Relatório da professora de artes
Alguns cordéis de minha autoria foram parar nas mãos de uma professora de artes, profissional responsável pelo aprimoramento e expansão da criatividade e sensibilidade dos alunos. Ela mora em Santa Rita, grande João Pessoa, e trabalha numa escola pública de periferia. Geralmente, professores de arte são vistos pelos próprios colegas apenas como auxiliares para cortar papel e fazer decoração de festinhas temáticas, tipo São João e Dia das Mães. Não sei como essa professora é avaliada pelos amigos de profissão e pelo corpo discente. O que fiquei sabendo é que a mestra foi convocada para ministrar seus saberes teóricos e práticos em missão de preencher o tempo em uma aula cujo professor não compareceu. Nada tendo preparado para essa atribuição urgente de comandar uma turma “difícil”, levou meus cordéis e mandou a galera ler e, quem quisesse, declamar os folhetos.
O destaque da turma é um rapaz que a professora ficava pasma de ter ainda aquela figura frequentando aula. O garoto tinha tudo para seguir carreira no submundo da malandragem da área, mas é desse tipo de gente que abriga um artista dentro de si. Em certos momentos, esse artista escondido prospera e arranca o dom que subsiste arraigado na sua cabeça, e ele sempre tem a sua professora como cúmplice e incentivadora. Pois foi esse aluno que mais se entusiasmou com a poesia do cordel. Leu meus folhetos com o bem-estar daquelas coisas que são boas e simples, e voltou no dia seguinte com seu próprio cordel, devidamente registrado na página de habilidades do relatório do aluno. Foi aí que a professora estendeu aquele famoso olhar inter e transdisciplinar para o restante da turma “difícil” e percebeu que o histórico escolar daquelas jovens criaturas merecia uma sacudidela, e o cordel poderia muito bem servir como excelente recurso pedagógico.

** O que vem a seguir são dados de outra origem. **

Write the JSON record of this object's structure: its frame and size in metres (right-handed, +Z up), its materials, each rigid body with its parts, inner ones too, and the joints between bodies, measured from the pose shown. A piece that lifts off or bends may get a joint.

Fiquei sabendo por acaso dessa aventura dos meus cordéis na sala de aula em uma comunidade que mostra uma realidade complicada. A garotada brincando com as palavras, se deliciando com o ritmo e a musicalidade do cordel e, quem sabe, meus versos mudando de alguma forma o trajeto daquelas vidas em formação, isso disparou um contentamento e ufania com relação ao meu trabalho que me deleitou na hora, atravessou a semana e veio cair nesta crônica.
Outra professora, minha amiga Claudete Gomes, parceira nas artes cênicas e radiofônicas, começou a espalhar cordel nas suas salas de aula há bastante tempo. Meus cordéis também frequentam as mentes de jovens e adultos orientados por Claudete, ela mesma cordelista e operante em um projeto chamado Canta Cordel, buscando “valorizar os elementos da literatura de cordel e seus fazedores, componentes de uma das mais tradicionais formas de narrativa do Nordeste brasileiro e propagadora das tradições desta região”. Esta linguagem, que é reconhecida como Patrimônio Cultural Brasileiro desde 2018, é tema do projeto que já passou por Itabaiana (PB), São José do Egito (PE) e deve circular ainda por duas cidades do Maranhão. O projeto adquiriu sessenta cordéis de minha autoria para fins de leitura e exposição nos ambientes onde o “Encanta cordel” montar sua barraca. Saber que meus folhetos são compartilhados por jovens e adultos nas quebradas da Paraíba, Pernambuco e Maranhão, através de uma galera deslumbrantemente disposta a dar visibilidade à literatura de cordel, me deixa assim com uma certa presunção um tantinho pedante por contribuir minimamente na intensa e interminável jornada do cordel brasileiro pelas consciências das futuras gerações. Nessas ocasiões, faço meu o lema de Maiakovski: “Iluminar sempre, como a vela, até o último alento”.
Por falar em poeta, cito mais um, o francês Gaston Bachelard: “o amor é o contato de duas poesias”. Um homem perplexo, mas orientado pela beleza da cultura de sua gente, escreve narrativas que, em algum distante momento do porvir, será lida por outra criatura devidamente adestrada para o sonho e o encanto das palavras, pronto! Dar-se-á o encontro de duas poesias e a construção do afeiçoamento espiritual, como cogitou Bachelard.